I’ll talk about our recent work on a variety of new encryption mechanisms that deal with various functionality and security deficiencies in conventional schemes. We’ll start with format-transforming encryption, a tool we recently introduced that enables fine-grained, programmatic control over the “look” of encrypted content sent over the network. The motivating application is avoidance of deep-packet inspection used to identify censorship circumvention tools such as Tor. We’ll then look at message-locked encryption and the DupLESS system, which together enable client-side encryption of data in a way that an outsourced storage provider such as Dropbox can perform deduplication over ciphertexts. Finally, I’ll give a brief overview of very recent work on honey encryption, a new primitive for ensuring that encrypting data under passwords can retain security even when passwords are weak.This talk will cover joint work with Mihir Bellare, Scott Coull, Kevin Dyer, Ari Juels, Sriram Keelveedhi, Phil Rogaway, Thomas Shrimpton, Till Stegers, and Scott Yilek

**A Full Characterization of Completeness for Two-party Randomized Function Evaluation**

Hemanta Maji (UCLA)

We settle a long standing open problem which has pursued a full characterization of completeness of (potentially randomized) finite functions for 2-party computation that is secure against active adversaries. Since the first such complete function was discovered [Kilian, FOCS 1988], the question of which finite 2-party functions are complete has been studied extensively, leading to characterization in many special cases. In this work, we completely settle this problem.We provide a polynomial time algorithm to test whether a 2-party finite secure function evaluation (SFE) functionality (possibly randomized) is complete or not. The main tools in our solution include:

1) A formal linear algebraic notion of “redundancy’’ in a general 2-party randomized function,

2) A notion of “statistical testable games.’’ A kind of interactive proof in the information-theoretic setting where both parties are computationally unbounded but differ in their knowledge of a secret.

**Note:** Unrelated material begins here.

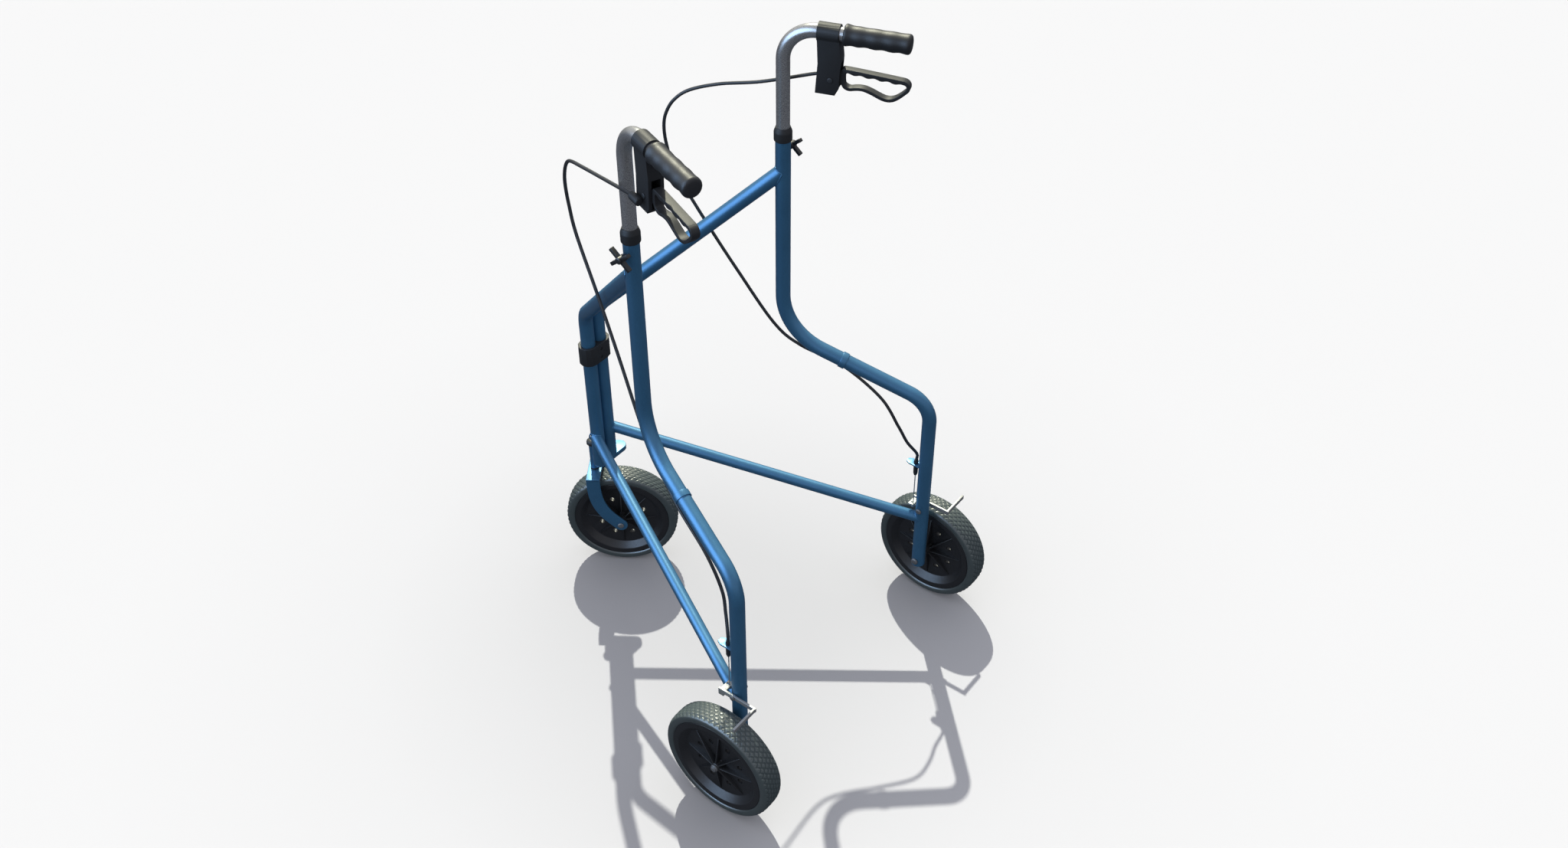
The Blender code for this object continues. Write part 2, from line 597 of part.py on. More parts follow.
def lever_outline():
    """Closed loop of the brake lever, with finger waves inside, in grip coordinates."""
    z0 = HANDLE_Z
    tongue = [(0.0770, 0.8880 - z0)] + arc((PIVOT_S, PIVOT_Z - z0), 0.0052, 290, 95, 8)
    top = [(0.0755, 0.9035 - z0), (0.0775, 0.9075 - z0), (0.0805, 0.9090 - z0),
           (0.1570, 0.9028 - z0)]
    tip = arc((0.1565, 0.8935 - z0), 0.0090, 78, -48, 7)
    low = [(0.1545, 0.8790 - z0), (0.1465, 0.8730 - z0), (0.1390, 0.8708 - z0),
           (0.1310, 0.8716 - z0), (0.1230, 0.8748 - z0), (0.1130, 0.8793 - z0),
           (0.1040, 0.8818 - z0), (0.0950, 0.8808 - z0), (0.0880, 0.8790 - z0),
           (0.0820, 0.8806 - z0), (0.0785, 0.8838 - z0)]
    outer = tongue + top + tip + low
    band = 0.0042
    waves = []
    for i in range(17):
        t = i / 16
        s = 0.0850 + 0.0690 * t
        ripple = 0.0009 * math.cos(2 * math.pi * 4 * t)
        waves.append((s, 0.9086 - z0 - 0.0062 * (s - 0.0805) / 0.0765 - 0.0055 + ripple))
    inner = [(0.0812, 0.9010 - z0)] + waves
    inner += arc((0.1563, 0.8930 - z0), 0.0046, 60, -48, 5)
    inner += [(0.1520, 0.8822 - z0), (0.1455, 0.8774 - z0), (0.1390, 0.8752 - z0),
              (0.1322, 0.8758 - z0), (0.1248, 0.8788 - z0), (0.1140, 0.8836 - z0),
              (0.1042, 0.8818 + band - z0), (0.0945, 0.8808 + band - z0),
              (0.0880, 0.8790 + band - z0), (0.0832, 0.8850 - z0), (0.0812, 0.8875 - z0)]
    return [outer, inner, circle((PIVOT_S, PIVOT_Z - z0), 0.0020 + GAP, 10)]


def brake_lever(side):
    place = axes_matrix(side.corner, side.back, UP)
    return plate(side.node("brake_lever"), lever_outline(), 2 * LEVER_HALF, place, "plastic")


def lever_pin(side):
    start = side.beside_grip(PIVOT_S, PIVOT_Z, -HOUSING_HALF - GAP)
    return bolt(side.node("lever_pin"), start, side.out, 2 * (HOUSING_HALF + GAP), 0.0020,
                0.0036, 0.0012, 0.0010, 0.0034)


def height_knob(side):
    """Four-armed knob on a stud that goes through the upright's wall."""
    start = side.at(UPRIGHT_X + HANDLE_R + 0.0006, UPRIGHT_Y, KNOB_Z)
    profile = [(0, 0.0165), (0.0048, 0.0165), (0.0056, 0.0150), (0.0056, 0.0040), (0.0030, 0.0040),
               (0.0030, 0), (0, 0)]
    knob = turned(side.node("height_knob"), profile, along_matrix(start, side.at(1, 0, 0)),
                  "plastic", 12)
    centre = side.at(UPRIGHT_X + HANDLE_R + 0.0110, UPRIGHT_Y, KNOB_Z)
    for i in range(2):
        turn = Matrix.Rotation(math.radians(38 + 104 * i), 4, "X")
        bar = block(f"{side.name}_knob_arm_{i}", (0.0060, 0.0360, 0.0048),
                    Matrix.Translation(centre) @ turn, None, cutters)
        boolean(knob, bar, "UNION")
    return knob


# ---------------------------------------------------------------- head and caster
def post_clamp():
    """Plastic block that ties the two posts together and lets them turn."""
    place = axes_matrix((0, POST_Y, 0.4330), (1, 0, 0), (0, 1, 0))
    outline = hull([(sign * 0.0122, 0, 0.0148) for sign in (1, -1)], 12)
    holes = [circle((sign * POST_X, 0), TUBE_R + GAP, 20) for sign in (1, -1)]
    clamp = as_mesh(plate("post_clamp", [outline, *holes], 0.0310, place, "plastic"))
    for z in (0.4400, 0.4265):
        drill(clamp, (0, POST_Y + 0.0075, z), (0, 1, 0), 0.0020 + GAP, 0.02, 12)
    return clamp


def clamp_screws():
    screws = []
    for name, z in (("upper", 0.4400), ("lower", 0.4265)):
        place = along_matrix((0, POST_Y + 0.0078, z), (0, 1, 0))
        profile = [(0, 0.0066), (0.0013, 0.0066), (0.0020, 0.0060), (0.0020, 0), (0, 0)]
        screws.append(turned(f"clamp_screw_{name}", profile, place, "steel", 12))
    return screws


def ribbon(centreline, half, end_steps=8):
    """Outline of a flat bar along a centreline, with a round far end."""
    points = [Vector(p) for p in centreline]
    left, right = [], []
    for i, point in enumerate(points):
        run = points[min(i + 1, len(points) - 1)] - points[max(i - 1, 0)]
        across = Vector((-run.y, run.x)).normalized() * half
        left.append((point + across)[:])
        right.append((point - across)[:])
    last = points[-1] - points[-2]
    heading = math.degrees(math.atan2(last.y, last.x))
    end = arc(points[-1], half, heading - 90, heading + 90, end_steps)
    return right[:-1] + end + left[-2::-1]


def head_plate():
    """Thick plate from the stem past the right post, which turns in its scooped edge."""
    level = axes_matrix((0, 0, UPPER_PLATE_Z), (1, 0, 0), (0, 1, 0))
    outline = hull([(0, STEM_Y, 0.0060), (-0.0165, -0.2575, 0.0065), (-0.0315, -0.2282, 0.0107),
                    (-0.0140, -0.2187, 0.0012)])
    tongue = as_mesh(plate("head_plate", [outline], UPPER_PLATE_T, level, "frame"))
    drill(tongue, (-POST_X, POST_Y, UPPER_PLATE_Z - 0.01), UP, TUBE_R + GAP, 0.02, 20)
    return drill(tongue, (0, STEM_Y, UPPER_PLATE_Z - 0.01), UP, STEM_R + GAP, 0.02, 20)


def head_base():
    """Base plate that the posts stand on."""
    level = axes_matrix((0, 0, BASE_PLATE_Z), (1, 0, 0), (0, 1, 0))
    posts = [(sign * POST_X, POST_Y, 0.0100) for sign in (1, -1)]
    holes = [circle((x, y), HINGE_BOLT_R + GAP, 12) for x, y, r in posts]
    outline = hull([(0, STEM_Y, 0.0030), *posts])
    base = as_mesh(plate("head_base", [outline, *holes], BASE_PLATE_T, level, "frame"))
    return drill(base, (0, STEM_Y, BASE_PLATE_Z - 0.01), UP, STEM_R + GAP, 0.02, 20)


def stem_parts():
    """Housing tube, the bearing under it and the cap on top."""
    bore = STEERER_R + GAP

    def ring(name, low, high, radius, finish):
        length = high - low
        profile = [(radius, length), (radius, 0), (bore, 0), (bore, length)]
        return turned(name, profile, Matrix.Translation((0, STEM_Y, low)), finish, 16, ring=True)

    housing = ring("stem_housing", STEM_BOTTOM, STEM_TOP, STEM_R, "frame")
    bearing = ring("stem_bearing", CROWN_TOP + GAP, STEM_BOTTOM - GAP, STEM_R + 0.0004,
                   "plastic")
    profile = [(0, CAP_HEIGHT), (CAP_R * 0.6, CAP_HEIGHT - 0.0004), (CAP_R * 0.9, 0.0062),
               (CAP_R, 0.0042), (CAP_R, 0.0008), (CAP_R - 0.0008, 0), (0, 0)]
    cap = turned("stem_cap", profile, Matrix.Translation((0, STEM_Y, STEM_TOP + GAP)),
                 "plastic", 16)
    return [housing, bearing, cap]


def hinge_bolt(side):
    """Bolt that a post turns on, up through the base plate."""
    start = side.at(POST_X, POST_Y, BASE_PLATE_Z - BASE_PLATE_T / 2 - GAP)
    return bolt(side.node("hinge_bolt"), start, UP, 0.024, HINGE_BOLT_R, 0.0065, 0.0022)


def fork():
    """Bent plate: a crown with two curved blades, and the steerer that turns in the stem."""
    crown_place = axes_matrix(STEM + UP * (CROWN_TOP - PLATE_T / 2), FORK_AXLE, FORK_BACK)
    solid = block("fork", (2 * BLADE_OUT, 2 * BLADE_HALF, PLATE_T), crown_place, "frame")
    centreline = [(0, CROWN_TOP), (0.0005, 0.165), (0.0030, 0.145), (0.0080, 0.129),
                  (0.0165, 0.1135), (0.0270, 0.1010), (TRAIL, WHEEL_R)]
    outline = ribbon(centreline, BLADE_HALF)
    hole = circle((TRAIL, WHEEL_R), AXLE_R + GAP, 12)
    for sign in (1, -1):
        place = axes_matrix(STEM + FORK_AXLE * sign * (BLADE_OUT - PLATE_T / 2), FORK_BACK, UP)
        blade = plate(f"fork_blade_{sign}", [outline, hole], PLATE_T, place, None, cutters)
        boolean(solid, as_mesh(blade), "UNION")
    steerer = rod("steerer", STEERER_R, STEM_TOP - CROWN_TOP - 0.0005 + 0.001,
                  Matrix.Translation(STEM + UP * (CROWN_TOP - 0.001)), None, 16, cutters)
    return boolean(solid, steerer, "UNION")


def cap_nut(name, start, axis):
    """Domed nut on the last of an axle bolt."""
    bore, depth = AXLE_R + GAP, 0.0026
    profile = [(0, 0.0046), (0.0034, 0.0042), (0.0056, 0.0026), (0.0056, 0), (bore, 0),
               (bore, depth), (0, depth)]
    return turned(name, profile, along_matrix(start, axis), "steel", 12)


# ---------------------------------------------------------------- assembly
def build_side(name, sign):
    side = Side(name, sign)
    across = side.at(1, 0, 0)
    hub = side.at(REAR_WHEEL_X, LEG_Y, WHEEL_R)

    inner_face = LEG_X - TUBE_R - GAP
    outer_end = REAR_WHEEL_X + HUB_SHORT
    axle = bolt(side.node("axle_bolt"), side.at(inner_face, LEG_Y, WHEEL_R), across,
                outer_end + 0.0024 - inner_face, AXLE_R, 0.0056, 0.0034)
    nut = cap_nut(side.node("axle_nut"), side.at(outer_end + GAP, LEG_Y, WHEEL_R), across)
    pivot = bolt(side.node("brake_pivot_bolt"), side.at(inner_face, LEG_Y, BRAKE_Z), across,
                 ARM_OUT + GAP - inner_face, BRAKE_BOLT_R, 0.0046, 0.0028, 0.0022, 0.0040)
    cable, ferrule, wire = cable_run(side)

    fold = empty(side.node("fold_pivot"), side.at(POST_X, POST_Y, 0.35))
    hang(fold, [*frame_tubes(side), collar(side), cable_stop(side), cable_clip(side),
                cable, ferrule, axle, nut, pivot])
    height = empty(side.node("height_pivot"), side.at(UPRIGHT_X, UPRIGHT_Y, UPRIGHT_TOP))
    hang(height, [handle_tube(side), grip(side), lever_housing(side), cable_barrel(side),
                  lever_pin(side)])
    lever = empty(side.node("lever_pivot"), side.beside_grip(PIVOT_S, PIVOT_Z))
    hang(lever, [brake_lever(side)])
    knob = empty(side.node("knob_pivot"), side.at(UPRIGHT_X, UPRIGHT_Y, KNOB_Z))
    hang(knob, [height_knob(side)])
    brake = empty(side.node("brake_pivot"), side.at(LEG_X, LEG_Y, BRAKE_Z))
    hang(brake, [brake_arm(side)])
    slide = empty(side.node("wire_slide"), side.at(LEG_X, WIRE_Y, BRAKE_Z))
    hang(slide, [wire])
    spin = empty(side.node("wheel_pivot"), hub)
    long_in = (HUB_LONG, HUB_SHORT) if sign > 0 else (HUB_SHORT, HUB_LONG)
    hang(spin, wheel(f"{name}_wheel", hub, (1, 0, 0), *long_in))
    hang(height, [lever])
    hang(fold, [height, knob, brake, slide, spin])


def build_head():
    post_clamp()
    clamp_screws()
    head_plate()
    head_base()
    stem_parts()
    for name, sign in SIDES:
        hinge_bolt(Side(name, sign))
    start = FRONT_HUB + FORK_AXLE * (BLADE_OUT + GAP)
    length = 2 * (BLADE_OUT + GAP)
    axle = bolt("front_axle_bolt", start, -FORK_AXLE, length + 0.0024, AXLE_R, 0.0056, 0.0030)
    nut = cap_nut("front_axle_nut", start - FORK_AXLE * (length + GAP), -FORK_AXLE)
    spin = empty("front_wheel_pivot", FRONT_HUB)
    hang(spin, wheel("front_wheel", FRONT_HUB, FORK_AXLE, HUB_LONG, HUB_LONG))
    swivel = empty("caster_pivot", STEM)
    hang(swivel, [fork(), axle, nut, spin])


build_head()
for side_name, side_sign in SIDES:
    build_side(side_name, side_sign)
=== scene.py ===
"""Looks for the three-wheeled folding walker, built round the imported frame.

Metres, +Z up.  The user stands at +Y and walks towards -Y, so +X is the user's left.
"""
import math

import bmesh
import bpy
import numpy as np
from mathutils import Matrix, Vector
from mathutils.geometry import convex_hull_2d


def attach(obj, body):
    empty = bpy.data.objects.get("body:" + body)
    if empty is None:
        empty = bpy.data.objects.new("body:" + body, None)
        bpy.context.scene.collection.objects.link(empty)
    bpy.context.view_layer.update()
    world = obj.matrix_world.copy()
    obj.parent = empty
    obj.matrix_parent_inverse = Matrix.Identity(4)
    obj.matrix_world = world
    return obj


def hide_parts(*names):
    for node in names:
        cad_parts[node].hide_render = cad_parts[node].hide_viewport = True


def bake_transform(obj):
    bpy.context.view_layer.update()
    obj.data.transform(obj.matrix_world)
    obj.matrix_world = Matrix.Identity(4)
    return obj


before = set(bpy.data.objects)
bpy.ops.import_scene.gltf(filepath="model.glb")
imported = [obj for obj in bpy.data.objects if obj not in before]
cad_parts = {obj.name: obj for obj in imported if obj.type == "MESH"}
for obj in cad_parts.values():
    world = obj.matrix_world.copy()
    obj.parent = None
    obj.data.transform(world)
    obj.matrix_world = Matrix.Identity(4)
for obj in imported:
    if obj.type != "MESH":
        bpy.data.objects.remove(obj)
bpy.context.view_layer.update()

# ---------------------------------------------------------------- dimensions, as in the CAD
GAP = 0.0003
WHEEL_R, TYRE_HALF = 0.0895, 0.0187
RIM_R, WEB_R = 0.0757, 0.0575
WEB_FACE, WEB_BACK = 0.0077, 0.0022
WEB_HOLE_R, WEB_HOLE_RING, WEB_HOLES = 0.0042, 0.0375, 8
HUB_R, HUB_LONG, HUB_SHORT = 0.0068, 0.0273, 0.0185
AXLE_R = 0.0035

TUBE_R, HANDLE_R, BRACE_R = 0.0105, 0.0092, 0.0085
POST_X, POST_Y, POST_BOTTOM = 0.0115, -0.2293, 0.2181
ARM_CORNER_Z, ARM_TOP_Z = 0.5033, 0.7476
UPRIGHT_X, UPRIGHT_Y, UPRIGHT_TOP = 0.1496, 0.0058, 0.8000
SLOPE_TOP_Z, SLOPE_END_Z = 0.4847, 0.4017
LEG_X, LEG_Y, LEG_BOTTOM = 0.2248, 0.2155, 0.0780
ARM_BEND, SLOPE_BEND, LEG_BEND = 0.040, 0.090, 0.050
BRACE_POST_X, BRACE_POST_Z, BRACE_LEG_Z = 0.0165, 0.2747, 0.1750
REAR_WHEEL_X = 0.2635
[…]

3) An extension of the (weak) converse of Shannon’s channel coding theorem, where an adversary can adaptively choose the channel based on its view.We show that any function F, if complete, can implement any (randomized) circuit C using only O(|C| + k) calls to F, where k is the statistical security parameter. In particular, for any two-party functionality G, this establishes a universal notion of its quantitative “cryptographic complexity’’ independent of the setup and has close connections to circuit complexity. (This is a joint work with Daniel Kraschewski, Manoj Prabhakaran and Amit Sahai)

**On the Existence of Extractable One-Way Functions**

Omer Paneth (BU)

A function f is extractable if it is possible to algorithmically “extract,” from any adversarial program that outputs a value y in the image of f, a preimage of y. When combined with hardness properties such as one-wayness or collision-resistance, extractability has proven to be a powerful tool. However, so far, extractability has not been explicitly shown. Instead, it has only been considered as a non-standard knowledge assumption on certain functions.

We make two headways in the study of the existence of extractable one-way functions (EOWFs). On the negative side, we show that if there exist indistinguishability obfuscators for a certain class of circuits then there do not exist EOWFs where extraction works for any adversarial program with auxiliary-input of unbounded polynomial length.

On the positive side, for programs with bounded auxiliary-input (and unbounded polynomial running time), we give the first construction of EOWFs with an explicit extraction procedure, based on relatively standard assumptions (e.g., sub-exponential hardness of Learning with Errors). We then use these functions to construct the first 2-message zero-knowledge arguments and 3-message zero-knowledge arguments of knowledge, against the same class of adversarial verifiers, from essentially the same assumptions.Based on joint works with Nir Bitansky, Ran Canetti and Alon Rosen.